I never considered the word until a few years ago. Frugal was one of those attitudes that I associated with cheap. It meant that someone bought the cheap store brand cola to the church social. It meant eating oatmeal every day with no butter, milk, or sugar in it and nothing but beans for supper. It meant that someone wouldn’t get the AC in their car fixed and drove around in the 105 degree heat with the windows rolled down, calling their AC system a 465 – 4 windows at 65 miles per hour. Those aren’t “frugal,” they’re just plain cheap. And I’ve done all of them.
In reality frugality is maximizing every dollar. It’s avoiding wasteful expenditures and seeking ways to reduce costs. If I can reduce my living costs just $200 per month, over the course of 25 years (the amount of time until I retire) I can earn about $190,000 at an 8 percent interest rate. If I could make it $250 and realize a gain of 9 percent, it would zoom up to $280,000. Those dollars are in addition to anything else I’ve saved. Remember that a penny saved is MORE than a penny earned (because of taxes).
People fret about earning an additional half point on a bank CD but ignore their ability to put real money into their pocket by practicing a little frugality.
4. Paying high interest debt.
I’ve already told you the story about How I Experienced the Double Edge Sword of Credit, so I won’t rehash it here. Suffice it to say that I made some very dumb, selfish financial moves when I was much younger and I’m still feeling the repercussions today.
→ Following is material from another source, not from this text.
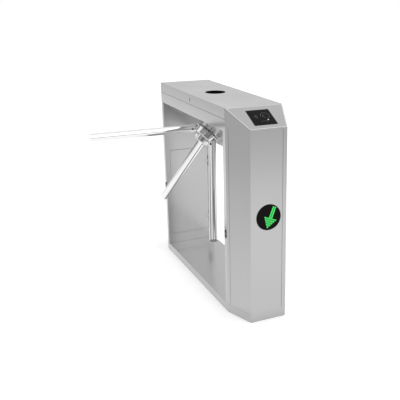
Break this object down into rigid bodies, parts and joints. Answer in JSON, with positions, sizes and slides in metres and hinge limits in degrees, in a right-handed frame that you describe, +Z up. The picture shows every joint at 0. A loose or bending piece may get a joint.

Paying high interest debt is a drain on your soul. It is so disheartening to see that you made a $275 payment last month and only $31.58 went to principle, the rest ($243.42) went to interest.
My advice: Avoid paying interest like it was the plague. Since most people don’t know what the plague was, avoid it like the flu!
5. Spending every penny as soon as I received it.
When I first got married, $5 could buy you a very nice lunch. So what did I do? My co-workers and I would go out to eat every day. $5 here and $5 there. My wife was doing the same thing. At the end of our first month of marriage, I prepared to “pay the bills.” I can still remember walking out of that room and her asking, “How much do we have left?” My reply was, “about $50.” I’ll never forget the shock on her face as she asked where it all went. I showed her how much we were spending on meals and we made the decision to severely restrict our dining out.
But, as the years went by, I would get raises and bonuses and guess what happened to them? They were spent on vacations, more stuff, bills that should have been paid for by an emergency fund, and eating out. I spent virtually every dollar I made, without thinking about the future at all. I never allowed the power of compound interest to make my money work for me, no, I was too busy eating it, spending it, wearing it, giving it as a gift, driving it, living in it, decorating the house with it, and wasting it on frivolous stuff.
My advice: Invest at least half of every bonus you get, if possible.
All of these mistakes could have been prevented with just a simple attitude shift. Don’t let them happen to you!